I doubt that anyone can cover all potential targets. There are hundreds of them.
So lets have one universal and many specific. If we have specific and quicker implementation, let's use it.
rdtsc() is not the silver bullet
Average values of many runs give common view. Ok. slow implementation is not problem, which i should discuss here. I should bugreport to authors.
Good idea, did you try to write your own specific char_trait implementation and provide it as string template parameter instead of relying on external function? This will let all standard library use your own implementation instead of standard one everywhere.
The basic idea is that instead of the traditional comparison of one character at a time, he's accessing the character memory in size_t-sized blocks and comparing those (effectively dividing the number of comparisons done by 4, assuming sizeof(size_t)==4)
Got it! I remember doing this before but not in C. Also it reminds me of something I saw earlier http://qr.ae/Em78U
make_unique is good. Btw, how can i use it with my own allocators?

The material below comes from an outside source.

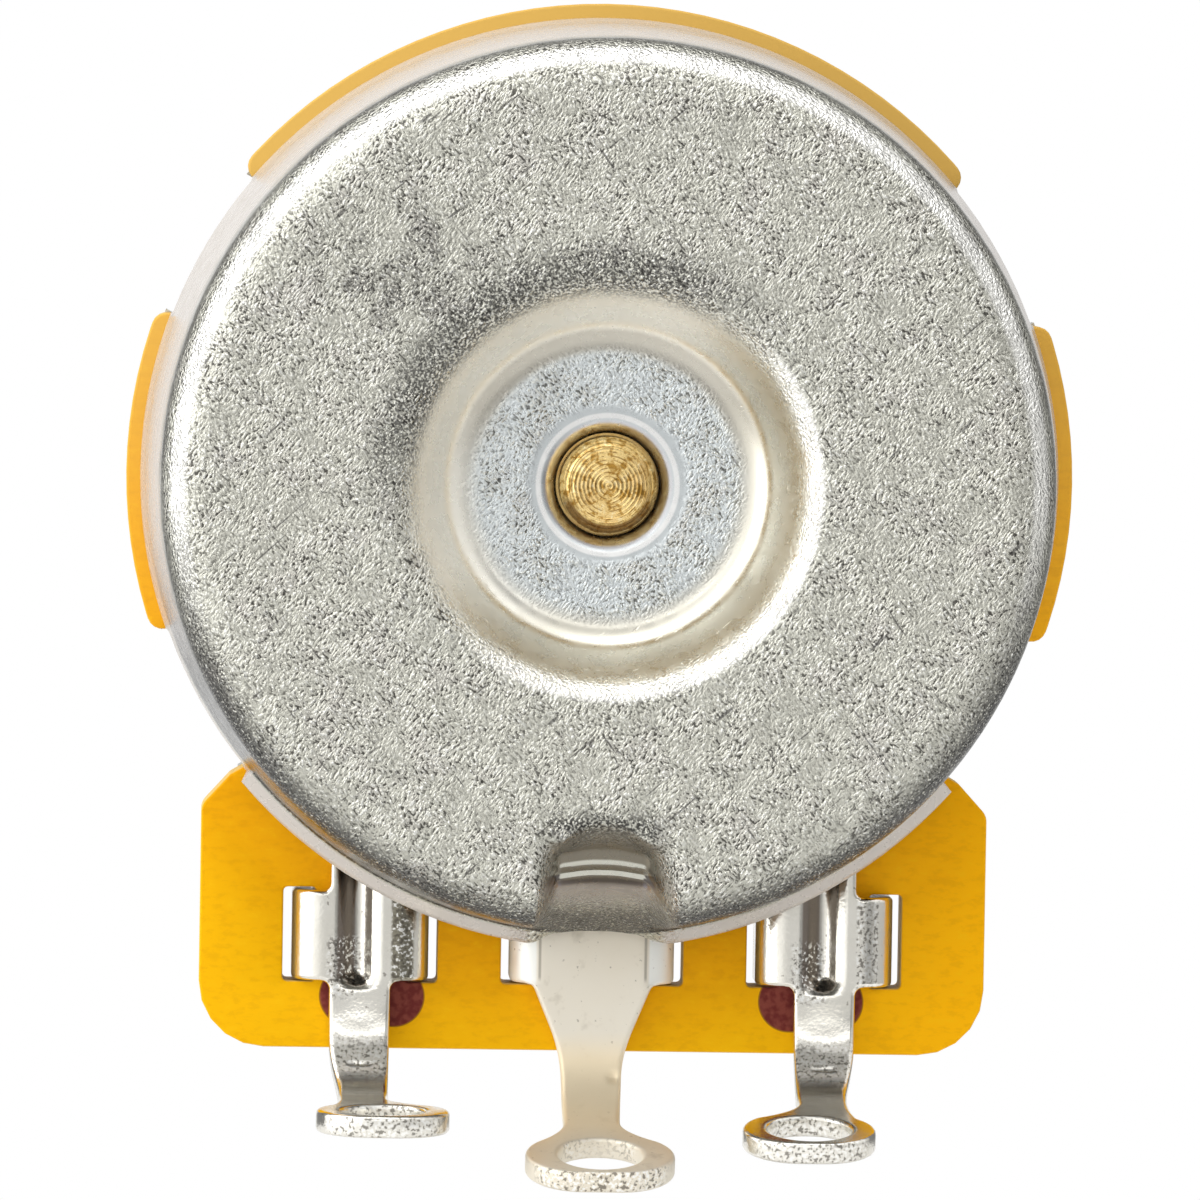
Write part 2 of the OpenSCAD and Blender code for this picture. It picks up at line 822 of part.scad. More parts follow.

As the original proposal http://www.open-std.org/jtc1/sc22/wg21/docs/papers/2013/n3588.txt says, "Expert users with custom allocators can easily write their own wrappers with corresponding custom deleters.". It kind of annoys me that allocators are regarded to be expert material, because it leads to libraries that go after the system heap when I don't want them to (my old job viciously gutted and re-wrote all such libraries, the system heap was off-limits).
There is basic_string and allocator is it's third parameter. It's ok.
When i use make_unique, this function allocates memory. I want that memory allocated using my own allocator. Where should i put my allocator when using make_unique?
If you want for all objects of your own type to be allocated with said allocator, you can overload member operator new.
Otherwise you will have to write your own wrapper like make_allocated_unique. make_unique sees no love from standard comitee, as it deemed trivial to write :(.